#### [Record extracts]
____

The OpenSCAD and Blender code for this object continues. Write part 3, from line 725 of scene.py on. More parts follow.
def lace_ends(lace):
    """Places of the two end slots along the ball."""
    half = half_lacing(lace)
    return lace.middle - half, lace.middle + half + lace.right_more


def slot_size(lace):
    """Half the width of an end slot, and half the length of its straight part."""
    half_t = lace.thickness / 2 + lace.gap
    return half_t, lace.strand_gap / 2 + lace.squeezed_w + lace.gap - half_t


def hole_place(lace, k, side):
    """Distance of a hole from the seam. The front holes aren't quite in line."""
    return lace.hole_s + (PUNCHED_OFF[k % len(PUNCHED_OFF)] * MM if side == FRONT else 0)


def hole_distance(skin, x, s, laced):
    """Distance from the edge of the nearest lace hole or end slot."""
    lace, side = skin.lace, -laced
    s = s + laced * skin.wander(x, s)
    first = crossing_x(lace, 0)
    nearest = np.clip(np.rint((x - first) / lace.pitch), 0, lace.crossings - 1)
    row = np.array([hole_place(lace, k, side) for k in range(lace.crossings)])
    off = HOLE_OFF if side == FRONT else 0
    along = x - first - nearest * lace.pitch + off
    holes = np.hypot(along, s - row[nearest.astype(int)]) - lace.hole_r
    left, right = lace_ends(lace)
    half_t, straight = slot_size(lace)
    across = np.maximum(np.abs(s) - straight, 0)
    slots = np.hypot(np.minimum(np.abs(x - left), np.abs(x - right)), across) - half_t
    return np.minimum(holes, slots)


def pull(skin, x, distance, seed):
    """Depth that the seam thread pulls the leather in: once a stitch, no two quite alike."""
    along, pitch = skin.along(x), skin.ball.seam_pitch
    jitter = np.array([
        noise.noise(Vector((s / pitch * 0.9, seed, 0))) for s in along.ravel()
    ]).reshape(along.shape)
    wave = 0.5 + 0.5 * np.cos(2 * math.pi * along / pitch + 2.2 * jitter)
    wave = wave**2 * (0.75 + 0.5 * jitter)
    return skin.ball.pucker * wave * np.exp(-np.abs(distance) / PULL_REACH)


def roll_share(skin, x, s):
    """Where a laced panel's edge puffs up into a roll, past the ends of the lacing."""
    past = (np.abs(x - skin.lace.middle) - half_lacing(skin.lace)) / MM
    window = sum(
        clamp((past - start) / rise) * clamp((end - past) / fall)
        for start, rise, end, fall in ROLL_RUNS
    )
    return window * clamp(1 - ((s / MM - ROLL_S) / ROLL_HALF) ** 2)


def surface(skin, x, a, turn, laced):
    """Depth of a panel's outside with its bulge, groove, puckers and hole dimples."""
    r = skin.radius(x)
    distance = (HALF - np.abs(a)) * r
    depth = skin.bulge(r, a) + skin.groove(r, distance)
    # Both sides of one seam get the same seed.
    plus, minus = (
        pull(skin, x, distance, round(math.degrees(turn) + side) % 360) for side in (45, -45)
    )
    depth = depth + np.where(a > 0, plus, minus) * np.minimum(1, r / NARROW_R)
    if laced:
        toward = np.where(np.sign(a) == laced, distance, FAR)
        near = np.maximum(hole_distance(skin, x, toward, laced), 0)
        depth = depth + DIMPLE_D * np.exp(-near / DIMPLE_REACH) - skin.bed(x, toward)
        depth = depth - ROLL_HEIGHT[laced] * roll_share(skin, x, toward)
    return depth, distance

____

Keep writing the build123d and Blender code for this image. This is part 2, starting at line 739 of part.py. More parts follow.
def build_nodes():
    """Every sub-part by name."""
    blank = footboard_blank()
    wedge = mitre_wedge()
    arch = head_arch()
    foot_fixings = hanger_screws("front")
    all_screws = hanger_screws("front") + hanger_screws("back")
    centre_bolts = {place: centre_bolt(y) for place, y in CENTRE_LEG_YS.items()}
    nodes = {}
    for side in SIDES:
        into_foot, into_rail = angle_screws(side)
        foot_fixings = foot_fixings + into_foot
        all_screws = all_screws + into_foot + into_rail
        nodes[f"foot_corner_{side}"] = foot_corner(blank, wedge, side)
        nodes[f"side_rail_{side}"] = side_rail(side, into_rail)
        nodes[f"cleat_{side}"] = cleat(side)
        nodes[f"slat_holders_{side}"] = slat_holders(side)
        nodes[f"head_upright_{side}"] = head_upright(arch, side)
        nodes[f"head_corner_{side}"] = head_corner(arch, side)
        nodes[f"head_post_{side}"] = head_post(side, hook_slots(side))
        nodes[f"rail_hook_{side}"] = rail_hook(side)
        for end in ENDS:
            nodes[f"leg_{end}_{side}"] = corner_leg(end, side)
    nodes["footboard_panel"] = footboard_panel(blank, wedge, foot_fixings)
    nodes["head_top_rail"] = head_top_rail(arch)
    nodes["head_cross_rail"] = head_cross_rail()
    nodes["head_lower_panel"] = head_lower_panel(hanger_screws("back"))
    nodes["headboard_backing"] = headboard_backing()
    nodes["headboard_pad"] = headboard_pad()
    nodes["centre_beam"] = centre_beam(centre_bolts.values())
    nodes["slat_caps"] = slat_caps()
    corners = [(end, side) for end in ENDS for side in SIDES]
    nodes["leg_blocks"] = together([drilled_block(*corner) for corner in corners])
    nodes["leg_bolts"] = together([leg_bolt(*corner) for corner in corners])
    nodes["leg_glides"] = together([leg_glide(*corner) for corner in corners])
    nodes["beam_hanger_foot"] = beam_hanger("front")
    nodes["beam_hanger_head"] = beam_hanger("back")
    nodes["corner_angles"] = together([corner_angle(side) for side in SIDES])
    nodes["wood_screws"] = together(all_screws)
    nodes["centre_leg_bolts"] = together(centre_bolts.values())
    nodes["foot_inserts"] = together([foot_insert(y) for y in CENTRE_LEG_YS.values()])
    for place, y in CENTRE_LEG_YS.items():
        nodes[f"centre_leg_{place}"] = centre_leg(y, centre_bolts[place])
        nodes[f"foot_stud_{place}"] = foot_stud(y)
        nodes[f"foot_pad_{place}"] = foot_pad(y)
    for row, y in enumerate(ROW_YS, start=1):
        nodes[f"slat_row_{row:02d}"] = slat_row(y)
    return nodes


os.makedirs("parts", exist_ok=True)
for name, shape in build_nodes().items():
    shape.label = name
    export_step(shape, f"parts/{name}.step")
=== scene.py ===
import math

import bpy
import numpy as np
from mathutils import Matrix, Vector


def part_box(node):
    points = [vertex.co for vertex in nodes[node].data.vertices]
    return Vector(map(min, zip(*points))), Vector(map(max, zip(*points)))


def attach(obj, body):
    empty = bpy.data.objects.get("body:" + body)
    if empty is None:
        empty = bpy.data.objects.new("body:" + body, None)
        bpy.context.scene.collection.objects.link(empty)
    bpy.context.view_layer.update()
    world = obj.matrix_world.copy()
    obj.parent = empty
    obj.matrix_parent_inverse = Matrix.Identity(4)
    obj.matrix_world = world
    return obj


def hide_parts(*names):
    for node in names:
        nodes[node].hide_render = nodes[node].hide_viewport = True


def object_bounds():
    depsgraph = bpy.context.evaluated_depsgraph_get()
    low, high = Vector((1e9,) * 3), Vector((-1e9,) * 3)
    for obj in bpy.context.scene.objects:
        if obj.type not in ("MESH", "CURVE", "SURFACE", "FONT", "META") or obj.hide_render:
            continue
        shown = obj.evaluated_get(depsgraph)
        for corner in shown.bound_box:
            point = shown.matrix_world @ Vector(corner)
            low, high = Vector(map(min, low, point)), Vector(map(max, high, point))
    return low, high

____

Your task is to repeat the lines from the one containing "for name, shape" to the one containing "depsgraph = bpy.context.evaluated_depsgraph_get()", both lines included. Leave out every other line.

#### [Exercise solution]
for name, shape in build_nodes().items():
    shape.label = name
    export_step(shape, f"parts/{name}.step")
=== scene.py ===
import math

import bpy
import numpy as np
from mathutils import Matrix, Vector


def part_box(node):
    points = [vertex.co for vertex in nodes[node].data.vertices]
    return Vector(map(min, zip(*points))), Vector(map(max, zip(*points)))


def attach(obj, body):
    empty = bpy.data.objects.get("body:" + body)
    if empty is None:
        empty = bpy.data.objects.new("body:" + body, None)
        bpy.context.scene.collection.objects.link(empty)
    bpy.context.view_layer.update()
    world = obj.matrix_world.copy()
    obj.parent = empty
    obj.matrix_parent_inverse = Matrix.Identity(4)
    obj.matrix_world = world
    return obj


def hide_parts(*names):
    for node in names:
        nodes[node].hide_render = nodes[node].hide_viewport = True


def object_bounds():
    depsgraph = bpy.context.evaluated_depsgraph_get()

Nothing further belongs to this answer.